One of the key differences was the percentage of P1 bugs caught by each solution. P1 bugs are considered critical and require immediate resolution. With Testim’s solution, we found that nearly 50% of the bugs caught were P1s. With Selenium, only 15% of the bugs caught were P1s.
Solution and Benefits
We decided to go with Testim and have been rolling it out to different areas of Community Cloud applications. Salesforce is a company with a heavy focus on coded automation. Using a codeless automation tool like Testim was a bit of a paradigm shift that required convincing. Users quickly learned how to use the tool and create tests. After a few cycles, the increase in test stability proved the value.
Currently we have over 100 complex E2E tests running across multiple internal environments.
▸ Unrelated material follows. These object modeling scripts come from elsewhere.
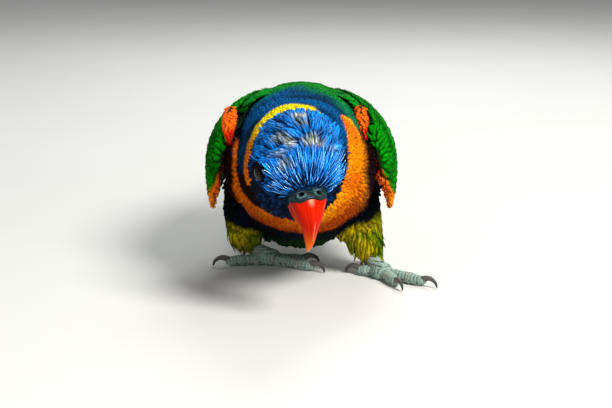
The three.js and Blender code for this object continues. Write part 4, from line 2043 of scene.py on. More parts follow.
@dataclass
class ScapularCoat(Coat):
    """Shoulder feathers that spread from the back over the folded wing's top edge."""

    side: float = 1.0
    finest: float = 1.6

    def region(self, points: Array, normals: Array) -> Array:
        """A band beside the back on one side.

        Args:
            points: places on the skin.
            normals: the skin's normals there.

        Returns:
            Which places are in it.
        """
        x, y, z = points.T
        band = (x * self.side > 9.5) & (x * self.side < 19.5) & (normals[:, 2] > 0.3)
        return band & (y > -5) & (y < 38) & (z > 54)

    def grow(self, points: Array, normals: Array, rng: Rng) -> Roots:
        """Broad feathers that lean outwards and back, their tips clear of the body.

        Args:
            points: the roots.
            normals: the skin's normals there.
            rng: the seeded generator.

        Returns:
            The feathers.
        """
        count = len(points)
        x, y, _ = points.T
        way = np.broadcast_to(np.array([self.side * 0.85, 0.85, -0.2]), points.shape)
        lay = turned(tangent(way, normals), normals, rng.normal(0, 0.09, count))
        share = smoothstep(9, 17, x * self.side) * smoothstep(38, 20, y)
        length = (7.0 + 3.0 * smoothstep(-10, 20, y)) * (1 + 0.08 * rng.standard_normal(count))
        width = 3.4 + 0.8 * smoothstep(-10, 20, y)
        high = 1.7 + 2.4 * share + 0.2 * rng.random(count) - 0.7 * smoothstep(20, 38, y)
        curl = 0.1 * rng.standard_normal(count)
        shade = tones(rng, count, 0.1)
        rim = rng.uniform(0.8, 1.0, (count, 1))
        return Roots(points, normals, lay, width, length, 0.5 + 1.7 * share, high, curl, shade, rim)

    def paint(self, points: Array, ups: Array) -> Array:
        """Green like the back, darkened in patches."""
        patch = self.markings.patchy(points)
        return blend(Tone.MANTLE, Tone.MANTLE_DARK, smoothstep(0.45, 0.8, patch) * 0.7)


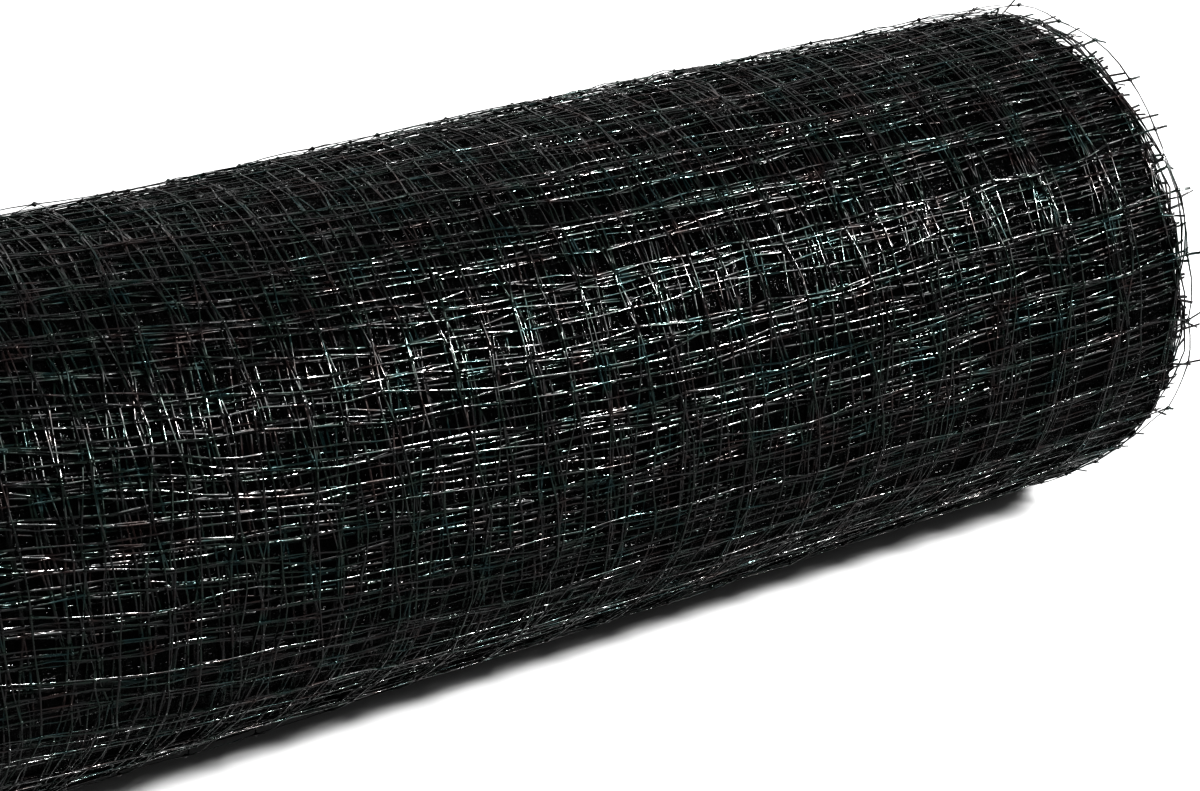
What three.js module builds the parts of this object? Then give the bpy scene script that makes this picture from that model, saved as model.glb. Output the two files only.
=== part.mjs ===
// A roll of black plastic poultry netting, lying on its side along X on the plane z = 0.
// The web of net is rolled up on itself with no core. Its last half turn has sprung off
// the roll and stands a few millimetres clear of it over the top, the front and the rims.
// Millimetres, +Z up.
import * as THREE from "three";

// The net: an extruded and stretched web with rectangular meshes.
const meshRound = 16;
const meshAlong = 19.2;
const meshesAcrossWeb = 47;
const webWidth = meshAlong * meshesAcrossWeb;

// The wound roll.
const rollRadius = 68;
const lapStep = 1.8; // how much thicker the roll is after the whole of its last turn
const rootAngle = 203; // where the loose lap leaves the roll, in degrees from +Y towards +Z
const rootFlank = 1.2; // degrees that the step at the root takes up
const webPastBody = 4.2; // the loose lap reaches this far past the wound laps at each end
const halfLength = webWidth / 2 - webPastBody;
const flatHalfAngle = 9; // the least width of the resting flat spot, each way from down
const flatSag = 1.4; // how far the roll settles onto it
const axisHeight = rollRadius - flatSag;

// The hollow eye down the middle, a little wider than it is high.
const eyeHalfWidth = 13;
const eyeHalfHeight = 10;

// The spiral that shows on both end faces: bundles of laps that stand out a little.
const bundlePitch = 13;
const bundleDepth = 3;
const endDish = 3; // the laps round the eye lie this far behind those at the rim

const roundSteps = 44;
const lengthSteps = 12;
const faceRings = 11;
const eyeSteps = 3;

// The rim draws in towards each end.
const rimStations = [
  { fromEnd: 16, drawnIn: 0 },
  { fromEnd: 5, drawnIn: 0.9 },
  { fromEnd: 0.8, drawnIn: 2.6 },
];

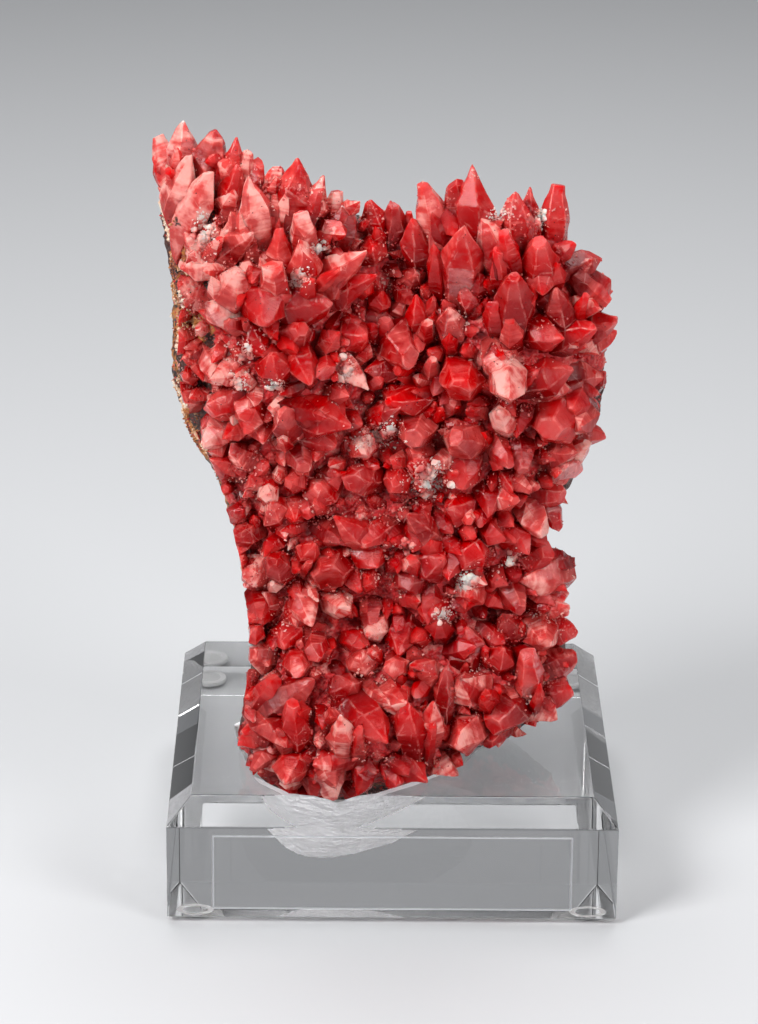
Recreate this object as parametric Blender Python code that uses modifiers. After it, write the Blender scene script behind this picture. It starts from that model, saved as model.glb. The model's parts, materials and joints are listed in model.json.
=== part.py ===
"""Rhodochrosite crystal specimen seated in a carved block of clear acrylic on four small feet.

Metres, +Z up. The object stands on Z = 0 and the centre of its bounding box is over the origin.
+X is to the viewer's right and the crystal face looks towards -Y. Lengths below are in millimetres.
"""

import math
import random

import bmesh
import bpy
from mathutils import Matrix, Vector, noise

MM = 0.001
CLEARANCE = 0.35

# Acrylic block: square, with bevelled top edges and an engraved border on its front face.
BLOCK_WIDTH = 108.0
BLOCK_HEIGHT = 29.6
BLOCK_BEVEL = 5.85
BORDER_HALF_WIDTH = 42.9
BORDER_LOW, BORDER_HIGH = 2.5, 21.5
BORDER_LINE_RADIUS = 0.35

# Stick-on bumper feet.
FOOT_PROFILE = [(0.0, 1.2), (4.75, 1.2), (4.75, 0.95), (4.3, 0.5), (3.5, 0.2), (2.4, 0.0), (0.0, 0.0)]
FOOT_SIDES = 24
FOOT_INSET = 6.6
BLOCK_BOTTOM = 1.2 + 0.3

# Carved seat: its rim on the block's top face, seen from above, and how it narrows with depth.
SEAT_CENTRE = (-18.0, -26.0)
SEAT_RIM = [
    (-39.5, -6), (-38, -20), (-34, -37), (-25, -47.2), (-13, -50), (-4, -47), (8, -38), (18, -28),
    (24, -16), (23, -2), (8, 8), (-12, 10), (-31, 5),
]
SEAT_DEPTH = 20.0
# Each ring of the bowl: its share of the depth and its share of the rim's reach.
SEAT_RINGS = [(0.0, 1.0), (0.3, 0.93), (0.65, 0.74), (0.9, 0.5), (1.0, 0.34)]
SEAT_LIP = 4.0
SEAT_REACH = 30.0

# Crust: the rock plate that the crystals grow from. Its outline, x and z, is as it shows against
# the crystal face from VIEWPOINT, so a point farther back than the face is listed higher than it is.
VIEWPOINT = (-11.4, -912.0, 427.0)
CRUST_OUTLINE = [
    (-53, 176), (-49, 181), (-42, 180.5), (-33, 176), (-24, 175), (-16, 171), (-7, 165.5), (2, 164),
    (9, 168), (16, 170), (26, 167), (35, 165.5), (39, 159), (45, 151), (48, 141), (48, 127),
    (45, 113), (41, 100), (36.5, 92), (36, 80), (39.5, 69), (41.5, 58), (40.5, 45), (33, 41),
    (24, 37), (12, 31), (0, 28), (-12, 25), (-21, 25), (-30, 29), (-35, 34), (-35.3, 44),
    (-33.8, 56), (-34.5, 70), (-37.5, 85), (-41, 99), (-49, 112), (-52.5, 121), (-53, 138),
    (-54, 152), (-55.5, 165),
]
CRUST_SINK = 5.0
CRUST_ROUNDING = 7.0
CRUST_VOXEL = 2.2
CRUST_FACES = 420
FACE_DEPTH = -36.8
FACE_LEAN = 0.06
FACE_BOW, FACE_BOW_CENTRE = 0.0040, -10.0
# Swellings (depth below 0) and hollows of the crystal face: x, z, depth, reach in x, reach in z.
LOBES = [
    (-38, 152, -7, 20, 22), (-27, 126, -7, 18, 16), (31, 138, -10, 20, 30), (2, 150, 7, 13, 30),
    (-9, 69, 6, 14, 8), (24, 68, 5, 10, 7), (-10, 42, -11, 26, 14), (28, 52, -3, 14, 14),
]
THICKNESS_TOP, THICKNESS_FOOT = 26.0, 44.0
OVERHANG_THINNING = 0.55
SLAB_DEPTH = 20.0
BACK_NARROWING = 0.30
BACK_CENTRE, BACK_LEVEL = -5.0, 90.0
BACK_ROUGHNESS = 3.2
FACE_ROUGHNESS = 0.9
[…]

These tests have proven to be easy to create, rarely fail, and much easier to troubleshoot and update when code changes.
- For the first time, we’ve automated complex E2E tests in Q3.
- Nearly 50% of the bugs caught by Testim are major P1 bugs.
- Quick and easy onboarding even of non-technical users.
- Engineers are spending less time fixing tests and more time doing exploratory testing.
- A single place to see the status of recent testing of critical paths.
- Significant reduction in the time spent planning for automation.
End-to-end testing is hard, but it’s also a critical step in delivering quality software. At Community Cloud we are constantly trying to improve our processes to accelerate releases, increase quality, and reduce costs. Our journey to find a better way to automate end-to-end testing led us to Testim. In our side-by-side comparisons, Testim outperformed Selenium for us on key areas of test stability, troubleshooting, environment stability, and usability. We are now in the process of evaluating and rolling out Testim to additional cloud teams within Salesforce.